Some states already limit gender designations to be either male or female, however Oklahoma is the first state to sign an explicity ban of non-binary birth certificates into law.

The state issued its first non-binary birth certificate in October 2021, which created conflict with GOP lawmakers. Since then, Stitt has said he would take “whatever action necessary” to prohibit the practice of issuing gender-neutral documentation.

“I believe that people are created by God to be male or female. Period,” Stitt said at the time. “There is no such thing as non-binary sex, and I wholeheartedly condemn the purported [Oklahoma State Department of Health] court settlement that was entered into by rogue activists who acted without receiving proper approval or oversight.”

The bill has drawn criticism from state Rep. Mauree Turner, a Democrat, who was the first state lawmaker to identify publicly as non-binary in the United States.
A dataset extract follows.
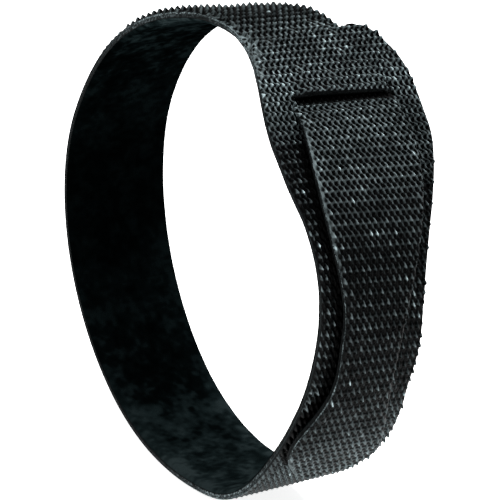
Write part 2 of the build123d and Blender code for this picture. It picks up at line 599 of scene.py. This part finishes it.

“I find it very extreme and grotesque use of power in this body to write this law and try to pass it, when literally none of them live like us,” Turner said in a tweet responding to the legislation. “Some of our fate, for now, lies in the hands of some people who claim to get it and some people who absolutely don’t.”

Sixteen states, along with Washington, D.C., currently allow residents to identify as male, female, or the gender-neutral “X” on birth certificates, according to the Movement Advancement Project.